# space hulk librarian



## cheesy (Feb 4, 2008)

Well i have finally managed to finish my librarian from sapce hulk, any comments you can give me are welcome.


----------



## jams (Sep 19, 2009)

nice work, loving his crazy eyes :biggrin: +Rep


----------



## Infael (Aug 19, 2008)

That's nice cheesy, I love your blending from red to orange! +rep


----------



## ReaperOfHeresy (Jun 8, 2008)

:shok:
+Rep
Amazing 
Keep up the good work in the future k:


----------



## lav25gunner (Dec 13, 2008)

Love it!! + REP. The only thing I would suggest is to fix the eyes. It looks like a Tyranid jump out in front of him and surprised him. I know it's mostly due to the enlarged picture though.


----------



## Evil beaver2 (Feb 3, 2009)

Great job.
One suggestion is to fade into the lighter blue highlights instead of just using 2 colors, try adding another shade or two between.


----------



## IntereoVivo (Jul 14, 2009)

I love the light blue edge, really makes him pop.


----------



## Asamodai (Oct 19, 2008)

That dude looks pissed!

I like the blue edgeing too. Could be that that's how I highlight too but I think it works.


----------



## Pherion (Dec 18, 2008)

Great model, but I have to agree with Evil beaver2: The blues need more intermediate colors. Looks like you went straight from Regal to Ice.
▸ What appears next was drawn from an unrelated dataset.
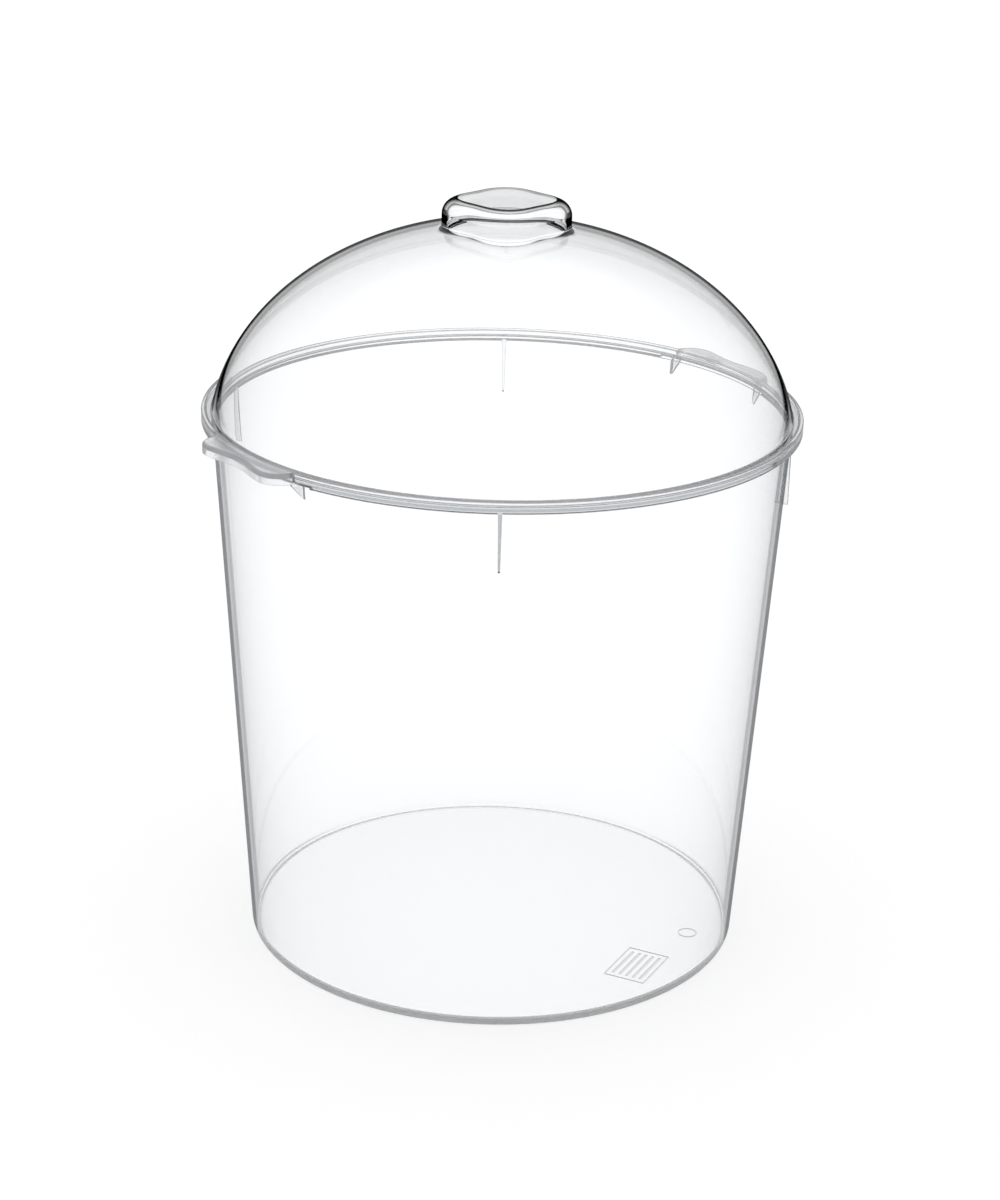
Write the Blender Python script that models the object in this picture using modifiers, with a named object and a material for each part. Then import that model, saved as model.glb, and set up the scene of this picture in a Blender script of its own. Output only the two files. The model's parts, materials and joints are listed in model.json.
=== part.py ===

I'd suggest at lest using 3 other layers in between to soften the edge. You can still end with a high contrast ice blue, but the shading will make it look a lot more realistic.

+rep for a great model.


----------



## asianavatar (Aug 20, 2007)

Nice work. Edge highlight is a little strong, but it does work with the model.

PS Reppy to you...


----------